La Jornada Semanal, 24 de marzo de 1996
Jaime Sabines ocupa en la poesía mexicana
contemporánea un sitio singular. Ni muy breve ni muy extensa,
su obra es un espacio donde se dan cita los poetas críticos y
los lectores informales, los espontáneos y los informados.
Sabines es una leyenda viva. Nacido en 1926, pertenece a la generación de Rosario Castellanos, Carlos Fuentes, Jaime García Terrés, Jorge Hernández Campos, Juan Soriano y Luis Villoro, para mencionar, mezclados, nombres de la poesía, la prosa narrativa, la pintura y la filosofía. La fortuna crítica y pública de Sabines, la atenta estima en que se tiene su obra hace llenar auditorios y agotar ediciones. En un país donde la tradición lírica popular y la tradición literaria ilustrada no siempre convergen, Jaime Sabines representa una confluencia, un delta, y sus poemas no sólo se encuentran obligadamente presentes en las antologías sino que, además, sobreviven en esa otra antología inmaterial que es la memoria colectiva, pues los suyos se recitan espontáneamente de corazón dentro pero sobre todo fuera de la asediada y celosa República Literaria.
Leyenda viva que cifra casi algunos arquetipos soterrados en la sensibilidad mexicana, la de Jaime Sabines se presenta como una obra que es un hecho público en una cultura configurada, muchas veces, o bien como una suma de sueños de salón y fantasías de caballete o bien como un desfile de imaginaciones institucionales, una parada de panoramas y paisajes calculadamente épicos.

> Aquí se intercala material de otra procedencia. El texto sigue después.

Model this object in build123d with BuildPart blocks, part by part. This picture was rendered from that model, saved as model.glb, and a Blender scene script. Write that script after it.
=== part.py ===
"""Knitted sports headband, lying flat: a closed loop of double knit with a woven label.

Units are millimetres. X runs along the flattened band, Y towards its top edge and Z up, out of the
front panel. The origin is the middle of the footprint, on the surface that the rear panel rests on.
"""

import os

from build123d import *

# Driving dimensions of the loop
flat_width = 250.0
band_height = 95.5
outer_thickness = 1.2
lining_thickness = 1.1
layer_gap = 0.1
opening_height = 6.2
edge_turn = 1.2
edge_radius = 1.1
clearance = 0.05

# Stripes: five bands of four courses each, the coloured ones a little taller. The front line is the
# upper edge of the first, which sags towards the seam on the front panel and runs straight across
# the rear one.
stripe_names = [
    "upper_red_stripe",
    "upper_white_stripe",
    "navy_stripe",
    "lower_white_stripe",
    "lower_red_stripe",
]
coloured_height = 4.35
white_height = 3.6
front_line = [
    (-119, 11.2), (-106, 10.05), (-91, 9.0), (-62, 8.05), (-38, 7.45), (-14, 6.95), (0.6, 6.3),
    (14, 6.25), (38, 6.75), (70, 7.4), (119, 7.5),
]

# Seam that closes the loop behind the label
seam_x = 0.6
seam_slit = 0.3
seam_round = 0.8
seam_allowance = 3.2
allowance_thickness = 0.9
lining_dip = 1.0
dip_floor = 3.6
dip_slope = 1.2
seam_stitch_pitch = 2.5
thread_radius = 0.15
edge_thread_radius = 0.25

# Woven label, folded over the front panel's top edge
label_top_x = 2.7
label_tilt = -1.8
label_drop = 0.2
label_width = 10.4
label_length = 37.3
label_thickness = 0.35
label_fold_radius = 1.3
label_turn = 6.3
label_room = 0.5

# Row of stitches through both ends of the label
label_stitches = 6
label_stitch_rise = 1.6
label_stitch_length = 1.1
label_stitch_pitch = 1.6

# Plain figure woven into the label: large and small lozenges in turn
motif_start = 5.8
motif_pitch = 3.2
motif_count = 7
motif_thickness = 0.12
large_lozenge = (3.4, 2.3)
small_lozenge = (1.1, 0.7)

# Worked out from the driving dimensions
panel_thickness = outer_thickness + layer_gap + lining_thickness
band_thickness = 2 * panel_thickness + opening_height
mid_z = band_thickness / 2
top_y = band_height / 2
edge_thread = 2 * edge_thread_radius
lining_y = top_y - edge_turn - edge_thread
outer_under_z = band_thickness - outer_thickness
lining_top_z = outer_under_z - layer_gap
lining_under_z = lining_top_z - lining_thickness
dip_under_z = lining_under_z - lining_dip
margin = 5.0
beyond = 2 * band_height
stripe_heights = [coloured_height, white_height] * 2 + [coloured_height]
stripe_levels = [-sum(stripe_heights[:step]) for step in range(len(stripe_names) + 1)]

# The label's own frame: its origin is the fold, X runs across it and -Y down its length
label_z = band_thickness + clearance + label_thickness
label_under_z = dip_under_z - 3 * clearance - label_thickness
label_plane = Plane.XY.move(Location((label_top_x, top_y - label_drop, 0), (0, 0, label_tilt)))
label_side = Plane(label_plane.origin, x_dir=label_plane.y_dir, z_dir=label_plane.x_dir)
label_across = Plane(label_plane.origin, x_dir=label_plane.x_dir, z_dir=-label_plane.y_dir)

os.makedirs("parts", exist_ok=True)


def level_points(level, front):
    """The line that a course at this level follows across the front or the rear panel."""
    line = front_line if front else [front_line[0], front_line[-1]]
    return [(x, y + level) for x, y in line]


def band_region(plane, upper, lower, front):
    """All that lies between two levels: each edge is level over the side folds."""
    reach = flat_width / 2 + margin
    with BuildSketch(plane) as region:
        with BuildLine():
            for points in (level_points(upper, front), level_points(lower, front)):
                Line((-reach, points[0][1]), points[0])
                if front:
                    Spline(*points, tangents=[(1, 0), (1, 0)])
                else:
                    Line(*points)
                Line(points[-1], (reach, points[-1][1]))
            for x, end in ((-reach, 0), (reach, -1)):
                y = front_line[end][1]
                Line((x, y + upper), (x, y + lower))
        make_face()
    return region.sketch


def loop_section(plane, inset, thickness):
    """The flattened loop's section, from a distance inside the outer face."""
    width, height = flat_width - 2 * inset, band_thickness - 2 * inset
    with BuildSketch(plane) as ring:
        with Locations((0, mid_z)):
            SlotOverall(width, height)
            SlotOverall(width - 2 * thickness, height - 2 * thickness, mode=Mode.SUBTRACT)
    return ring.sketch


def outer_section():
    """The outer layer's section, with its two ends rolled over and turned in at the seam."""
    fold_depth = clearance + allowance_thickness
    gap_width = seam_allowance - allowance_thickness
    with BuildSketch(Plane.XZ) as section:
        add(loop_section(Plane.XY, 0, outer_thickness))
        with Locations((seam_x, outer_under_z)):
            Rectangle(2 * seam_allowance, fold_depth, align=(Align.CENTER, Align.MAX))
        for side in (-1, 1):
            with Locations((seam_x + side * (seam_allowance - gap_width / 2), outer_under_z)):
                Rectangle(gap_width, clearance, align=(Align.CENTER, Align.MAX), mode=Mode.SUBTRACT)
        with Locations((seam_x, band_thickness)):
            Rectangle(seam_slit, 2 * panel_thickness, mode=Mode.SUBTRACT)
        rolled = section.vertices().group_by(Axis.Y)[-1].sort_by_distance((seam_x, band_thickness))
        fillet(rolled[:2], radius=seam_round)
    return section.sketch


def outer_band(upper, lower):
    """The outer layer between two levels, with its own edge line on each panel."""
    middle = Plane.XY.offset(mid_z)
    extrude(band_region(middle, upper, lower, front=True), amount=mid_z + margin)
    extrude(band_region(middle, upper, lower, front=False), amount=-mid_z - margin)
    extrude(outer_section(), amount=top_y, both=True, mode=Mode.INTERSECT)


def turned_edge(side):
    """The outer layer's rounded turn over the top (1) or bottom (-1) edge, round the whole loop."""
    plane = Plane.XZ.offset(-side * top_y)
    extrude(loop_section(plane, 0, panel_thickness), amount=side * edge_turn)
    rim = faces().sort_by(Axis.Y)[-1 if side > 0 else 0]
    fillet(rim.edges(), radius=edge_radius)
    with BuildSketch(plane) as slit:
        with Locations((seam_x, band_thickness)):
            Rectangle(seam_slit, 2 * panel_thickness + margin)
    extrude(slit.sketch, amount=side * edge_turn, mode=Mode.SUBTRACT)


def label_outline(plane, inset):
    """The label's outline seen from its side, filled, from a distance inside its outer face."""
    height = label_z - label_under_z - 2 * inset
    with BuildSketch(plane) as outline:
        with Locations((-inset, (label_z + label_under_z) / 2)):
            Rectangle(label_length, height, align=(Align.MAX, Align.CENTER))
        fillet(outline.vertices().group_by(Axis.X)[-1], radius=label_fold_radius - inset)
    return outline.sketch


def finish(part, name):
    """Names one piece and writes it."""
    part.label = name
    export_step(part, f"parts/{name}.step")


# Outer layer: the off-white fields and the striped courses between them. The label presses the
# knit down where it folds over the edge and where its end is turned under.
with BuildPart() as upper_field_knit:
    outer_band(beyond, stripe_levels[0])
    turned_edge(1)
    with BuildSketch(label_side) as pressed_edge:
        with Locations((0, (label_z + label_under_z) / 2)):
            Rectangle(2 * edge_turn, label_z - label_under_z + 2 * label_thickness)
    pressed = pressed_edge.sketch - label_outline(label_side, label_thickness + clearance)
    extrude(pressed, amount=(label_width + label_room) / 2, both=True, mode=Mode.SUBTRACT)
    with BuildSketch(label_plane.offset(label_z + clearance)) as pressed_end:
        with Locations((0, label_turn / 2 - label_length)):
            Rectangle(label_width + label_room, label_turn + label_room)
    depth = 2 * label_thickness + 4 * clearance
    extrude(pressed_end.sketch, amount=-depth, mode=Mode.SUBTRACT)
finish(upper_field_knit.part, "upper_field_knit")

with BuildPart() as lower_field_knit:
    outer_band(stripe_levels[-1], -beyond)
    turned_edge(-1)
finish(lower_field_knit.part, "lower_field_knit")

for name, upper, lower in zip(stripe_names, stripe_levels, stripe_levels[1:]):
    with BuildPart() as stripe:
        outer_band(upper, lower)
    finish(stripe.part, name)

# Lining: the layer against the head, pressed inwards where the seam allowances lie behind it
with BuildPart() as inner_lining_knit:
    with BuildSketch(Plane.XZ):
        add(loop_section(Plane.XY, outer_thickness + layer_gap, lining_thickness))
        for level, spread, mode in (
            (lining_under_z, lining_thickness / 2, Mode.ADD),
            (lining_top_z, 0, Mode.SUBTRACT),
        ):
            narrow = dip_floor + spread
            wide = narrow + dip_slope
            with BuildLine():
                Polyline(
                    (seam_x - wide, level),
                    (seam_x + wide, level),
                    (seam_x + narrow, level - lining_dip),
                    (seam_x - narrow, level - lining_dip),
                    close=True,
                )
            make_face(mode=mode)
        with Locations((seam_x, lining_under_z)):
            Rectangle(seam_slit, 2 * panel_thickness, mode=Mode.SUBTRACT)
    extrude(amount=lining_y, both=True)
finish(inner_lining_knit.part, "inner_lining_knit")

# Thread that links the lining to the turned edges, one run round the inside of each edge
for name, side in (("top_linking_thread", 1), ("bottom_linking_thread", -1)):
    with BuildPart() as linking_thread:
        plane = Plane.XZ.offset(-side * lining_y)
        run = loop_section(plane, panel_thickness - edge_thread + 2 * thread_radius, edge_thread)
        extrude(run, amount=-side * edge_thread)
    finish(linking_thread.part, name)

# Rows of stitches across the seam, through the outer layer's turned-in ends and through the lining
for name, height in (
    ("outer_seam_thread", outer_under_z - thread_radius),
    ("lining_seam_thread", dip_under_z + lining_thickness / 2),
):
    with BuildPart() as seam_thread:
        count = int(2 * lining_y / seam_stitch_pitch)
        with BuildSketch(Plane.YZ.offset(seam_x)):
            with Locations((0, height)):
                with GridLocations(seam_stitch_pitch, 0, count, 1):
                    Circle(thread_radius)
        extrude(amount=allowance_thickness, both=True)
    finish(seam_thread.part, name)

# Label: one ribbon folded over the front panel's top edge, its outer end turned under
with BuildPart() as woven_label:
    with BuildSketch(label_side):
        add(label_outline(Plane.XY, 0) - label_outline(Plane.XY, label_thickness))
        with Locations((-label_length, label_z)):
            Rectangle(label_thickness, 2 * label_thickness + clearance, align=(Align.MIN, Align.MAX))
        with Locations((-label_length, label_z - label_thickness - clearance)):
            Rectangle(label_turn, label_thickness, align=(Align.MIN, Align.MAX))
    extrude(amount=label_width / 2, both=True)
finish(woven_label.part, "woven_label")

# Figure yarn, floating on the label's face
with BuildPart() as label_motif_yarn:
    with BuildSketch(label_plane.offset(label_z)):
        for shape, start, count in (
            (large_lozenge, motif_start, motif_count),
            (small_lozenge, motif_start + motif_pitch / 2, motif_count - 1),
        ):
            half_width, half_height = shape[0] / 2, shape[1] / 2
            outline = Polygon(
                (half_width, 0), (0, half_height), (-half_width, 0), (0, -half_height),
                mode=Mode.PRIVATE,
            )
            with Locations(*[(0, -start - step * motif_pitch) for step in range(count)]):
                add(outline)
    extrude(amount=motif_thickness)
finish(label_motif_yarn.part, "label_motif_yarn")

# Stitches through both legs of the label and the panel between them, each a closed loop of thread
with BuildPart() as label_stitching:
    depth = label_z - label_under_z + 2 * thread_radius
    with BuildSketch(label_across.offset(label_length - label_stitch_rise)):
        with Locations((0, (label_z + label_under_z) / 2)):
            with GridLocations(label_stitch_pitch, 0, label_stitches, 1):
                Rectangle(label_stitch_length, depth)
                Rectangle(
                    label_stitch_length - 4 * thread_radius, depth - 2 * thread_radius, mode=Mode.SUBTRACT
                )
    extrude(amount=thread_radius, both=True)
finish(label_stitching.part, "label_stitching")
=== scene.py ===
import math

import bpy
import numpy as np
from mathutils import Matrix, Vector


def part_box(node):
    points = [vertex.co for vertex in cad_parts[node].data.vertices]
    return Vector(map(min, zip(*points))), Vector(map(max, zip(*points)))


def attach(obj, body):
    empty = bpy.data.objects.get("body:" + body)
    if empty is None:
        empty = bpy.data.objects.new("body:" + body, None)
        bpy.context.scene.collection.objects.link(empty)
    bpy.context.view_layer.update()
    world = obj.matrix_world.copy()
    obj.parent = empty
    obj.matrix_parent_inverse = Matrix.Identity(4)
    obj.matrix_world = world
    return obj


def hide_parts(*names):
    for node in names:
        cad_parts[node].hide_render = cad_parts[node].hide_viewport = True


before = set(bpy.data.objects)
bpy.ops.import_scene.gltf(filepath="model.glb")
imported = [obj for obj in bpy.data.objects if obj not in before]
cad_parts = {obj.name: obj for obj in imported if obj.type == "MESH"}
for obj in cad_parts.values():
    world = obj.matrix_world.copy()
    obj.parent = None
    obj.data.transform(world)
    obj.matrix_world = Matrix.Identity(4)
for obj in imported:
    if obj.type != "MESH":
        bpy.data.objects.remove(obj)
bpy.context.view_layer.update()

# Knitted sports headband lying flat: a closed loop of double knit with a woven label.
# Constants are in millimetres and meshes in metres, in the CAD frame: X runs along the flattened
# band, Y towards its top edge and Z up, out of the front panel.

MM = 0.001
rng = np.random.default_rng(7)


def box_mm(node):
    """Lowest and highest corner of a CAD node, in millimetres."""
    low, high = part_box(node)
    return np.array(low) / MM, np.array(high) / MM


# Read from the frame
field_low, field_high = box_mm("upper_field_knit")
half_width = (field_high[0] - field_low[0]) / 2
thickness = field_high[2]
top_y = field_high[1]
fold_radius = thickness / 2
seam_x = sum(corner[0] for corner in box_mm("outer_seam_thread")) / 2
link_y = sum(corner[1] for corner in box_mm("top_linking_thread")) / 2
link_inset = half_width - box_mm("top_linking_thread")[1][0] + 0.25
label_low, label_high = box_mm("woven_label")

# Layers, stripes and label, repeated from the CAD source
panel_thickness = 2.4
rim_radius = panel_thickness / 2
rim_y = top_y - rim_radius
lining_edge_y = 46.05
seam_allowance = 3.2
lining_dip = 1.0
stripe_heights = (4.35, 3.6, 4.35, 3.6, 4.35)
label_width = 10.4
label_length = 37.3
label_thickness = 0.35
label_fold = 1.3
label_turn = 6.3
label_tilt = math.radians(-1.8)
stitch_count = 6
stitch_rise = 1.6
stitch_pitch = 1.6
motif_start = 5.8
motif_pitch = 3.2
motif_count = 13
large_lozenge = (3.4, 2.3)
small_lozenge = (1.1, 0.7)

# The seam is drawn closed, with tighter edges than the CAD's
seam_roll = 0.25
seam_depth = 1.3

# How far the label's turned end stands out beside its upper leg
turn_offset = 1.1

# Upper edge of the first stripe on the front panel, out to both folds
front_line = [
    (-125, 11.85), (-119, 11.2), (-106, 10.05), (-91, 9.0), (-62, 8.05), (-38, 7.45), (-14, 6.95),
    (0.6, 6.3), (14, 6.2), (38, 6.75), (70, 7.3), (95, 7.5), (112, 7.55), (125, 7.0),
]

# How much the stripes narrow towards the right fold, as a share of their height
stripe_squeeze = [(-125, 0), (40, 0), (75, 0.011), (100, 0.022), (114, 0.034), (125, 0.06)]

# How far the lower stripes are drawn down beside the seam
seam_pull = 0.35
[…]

Sabines ha sabido ser un ciudadano sin ponerse el uniforme de ninguna burocracia ni academia, ser poeta sin renunciar a la prosa, salir a la calle sin renunciar al amor, amar sin perder el sentido del humor y sonreír, en fin, en el seno del más lúgubre duelo.
En la poesía de Jaime Sabines se acrisolan y jaspean varias tradiciones de una misma médula: la prosodia bíblica (en particular las de Isaías y Job en el Antiguo Testamento de Casiodoro de Reyna y Cipriano de Valera); la primavera de la poesía medieval y renacentista, de las cancioncillas anónimas a Jorge Manrique (con quien tiene deuda y parentesco elegiaco); el cancionero musical popular (el requiebro bohemio, la melodía subterránea de la trova, el bolero y el tango); el vocerío vanguardista de la poesía hispanoamericana y española modernas, con su algarabía sincopada, visceral y telúrica (de Pablo Neruda y Gabriela Mistral a MiguelHernández y Vicente Aleixandre, Oliverio Girondo, Efraín Huerta, pero sobre todo César Vallejo).

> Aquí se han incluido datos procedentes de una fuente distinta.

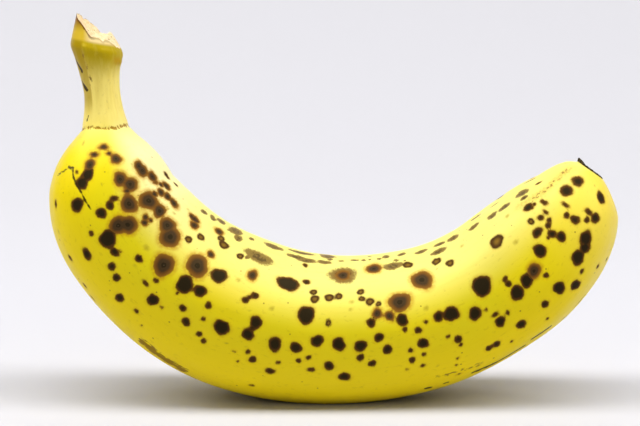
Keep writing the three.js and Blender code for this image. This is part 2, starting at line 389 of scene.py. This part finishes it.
def hiddenList():
    rng = np.random.default_rng(hiddenSpots["seed"])
    found = []
    while len(found) < hiddenSpots["count"]:
        place, turn = rng.uniform(*hiddenSpots["along"]), rng.uniform(*hiddenSpots["angles"])
        small, large = hiddenSpots["sizes"]
        size = small + (large - small) * rng.random() ** 1.9
        if turn > 225 and rng.random() < 0.72:          # fewer on the outside of the curve
            continue
        if any(math.hypot(place - p, (turn - a) * 0.3) < (size + s) * 0.56 for p, a, s, kind in found):
            continue
        found.append((place, turn, size, rng.choice(3, p=(0.62, 0.24, 0.14))))
    return found


# fields that the peel's material reads, all in millimetres unless they are shares
edge = np.full((rowCount, columnCount), 9.0)            # to the edge of the nearest spot, negative inside
within = np.full((rowCount, columnCount), 3.0)          # 0 at the spot's middle, 1 at its edge
age = np.zeros((rowCount, columnCount))                 # 0 crisp, 0.5 ringed, 1 aged
amber = np.zeros((rowCount, columnCount))
smear = np.zeros((rowCount, columnCount))
faint = np.zeros((rowCount, columnCount))


def spotDistance(spot):                 # rows it reaches, distance as a share of its radius, radius
    place, turn, sizeAlong = spot[:3]
    sizeAround = spot[3] if len(spot) > 3 else sizeAlong
    window = np.nonzero(np.abs(placeOfRow - place) < sizeAlong * 2.2 + 3)[0]
    window = window[(window >= skinStart) & (window < rowCount - capRows)]
    if not len(window):
        return None
    nearest = window[np.argmin(np.abs(placeOfRow[window] - place))]
    radius = np.interp((turn + 90) % 360, angle + 90, reach[nearest])
    part = slice(window[0], window[-1] + 1)
    dAlong = (along[part] - place) * stretch[part]
    dAround = ((angles[part] - turn + 180) % 360 - 180) * math.radians(1) * radius
    direction = np.arctan2(dAround, dAlong)
    seed = place * 7.3 + turn * 1.9
    wobble = 1 + 0.07 * np.sin(2 * direction + seed) + 0.05 * np.sin(3 * direction + 2.3 * seed)
    wobble += 0.03 * np.sin(5 * direction + 3.1 * seed)
    away = np.hypot(dAlong / (sizeAlong / 2), dAround / (sizeAround / 2)) / wobble
    return part, away, min(sizeAlong, sizeAround) / 2


def stampSpots(spots, kind):
    for spot in spots:
        found = spotDistance(spot)
        if found is None:
            continue
        part, away, radius = found
        gap = (away - 1) * radius - 0.1
        nearer = gap < edge[part]
        edge[part] = np.where(nearer, gap, edge[part])
        within[part] = np.where(nearer, away, within[part])
        age[part] = np.where(nearer, kind, age[part])
        reachOut = {0.0: 0.4, 0.5: 0.3, 1.0: 0.6}[kind] * (0.5 + 0.35 * radius)
        glow = {0.0: 0.5, 0.5: 0.45, 1.0: 0.85}[kind] * (1 - smooth(gap, 0.0, reachOut * 1.6))
        amber[part] = np.maximum(amber[part], glow)


def stampSoft(field, spots, strength):
    for spot in spots:
        found = spotDistance(spot)
        if found is not None:
            part, away, radius = found
            field[part] = np.maximum(field[part], strength * (1 - smooth(away, 0.35, 1.45)))


hidden = hiddenList()
stampSpots(crispSpots + [s[:3] for s in hidden if s[3] == 0], 0.0)
stampSpots(ringedSpots + [s[:3] for s in hidden if s[3] == 2], 0.5)
stampSpots(agedSpots + [s[:3] for s in hidden if s[3] == 1], 1.0)
stampSoft(smear, smears, 1.0)
stampSoft(faint, faintSpots, 0.9)
stampSoft(amber, [(2.8, 62, 2.8, 3.2)], 0.6)            # tan knob under the lip
print("banana:", len(crispSpots) + len(ringedSpots) + len(agedSpots) + len(hidden), "spots,", len(smears), "smears")


def lineDistance(points):               # millimetres from a line drawn on the skin
    best = np.full((rowCount, columnCount), 9.0)
    places = [p[0] for p in points]
    window = np.nonzero((placeOfRow > min(places) - 8) & (placeOfRow < max(places) + 8))[0]
    window = window[(window >= skinStart) & (window < rowCount - capRows)]
    part = slice(window[0], window[-1] + 1)
    size = reach[part]
    for (place0, turn0), (place1, turn1) in zip(points, points[1:]):
        x = (along[part] - place0) * stretch[part]
        y = ((angles[part] - turn0 + 180) % 360 - 180) * math.radians(1) * size
        dx = (place1 - place0) * stretch[part]
        dy = ((turn1 - turn0 + 180) % 360 - 180) * math.radians(1) * size
        t = np.clip((x * dx + y * dy) / (dx * dx + dy * dy + 1e-9), 0, 1)
        best[part] = np.minimum(best[part], np.hypot(x - t * dx, y - t * dy))
    return best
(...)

Estas cuerdas, desdobladas en sus graves y en sus agudos, en sus antiguos y en sus modernos, en sus arrabaleros y en sus alumbrados, han dado al poeta un instrumento flexible y capaz de resonar con la mayor limpieza y exactitud en la caja de una sensibilidad que respira con profundidad, es dueña de varios registros aunque en todos timbre la gravedad y la sencillez, una austeridad despojada que le tuerce el cuello al cisne para hacerlo cantar mejor y que lo hace desnudo, digno contemporáneo de la poesía de esta edad devastada. No por otra cosa Octavio Paz saluda en la poesía de Sabines un canto: una canción pero también una piedra labrada por el tiempo, un hecho de la tierra en el cual se funden la plegaria, el salmo, la blasfemia, la elegía, la letanía fúnebre, la canción de cuna, la meditación profana y siempre y en todas sus formas la música del sacrificio, la canción dolorosa pero feliz de la conciencia libremente inmolada.
A esta variedad de canciones corresponde desde luego un haz de teclados y registros, técnicas, procedimientos, aptitudes, destrezas. La musicalización de la agonía arranca de las variaciones obstinadas del amor y el erotismo y alcanza la orquestación en lento majestuoso del despertar estoico ante el teatro primitivo de la muerte. Todos estos elementos hacen de la poesía de Jaime Sabines un hecho insoslayable en la historia de la cultura mexicana, un espacio de contemplación y convivencia donde dialogan el infierno y el edén, la pinche piedra y el Dios adolorido. La obra de Sabines es a la vez un mito y un hecho cotidiano. Un almanaque de la soledad mexicana, que compartimos en la patria grande de toda la lengua.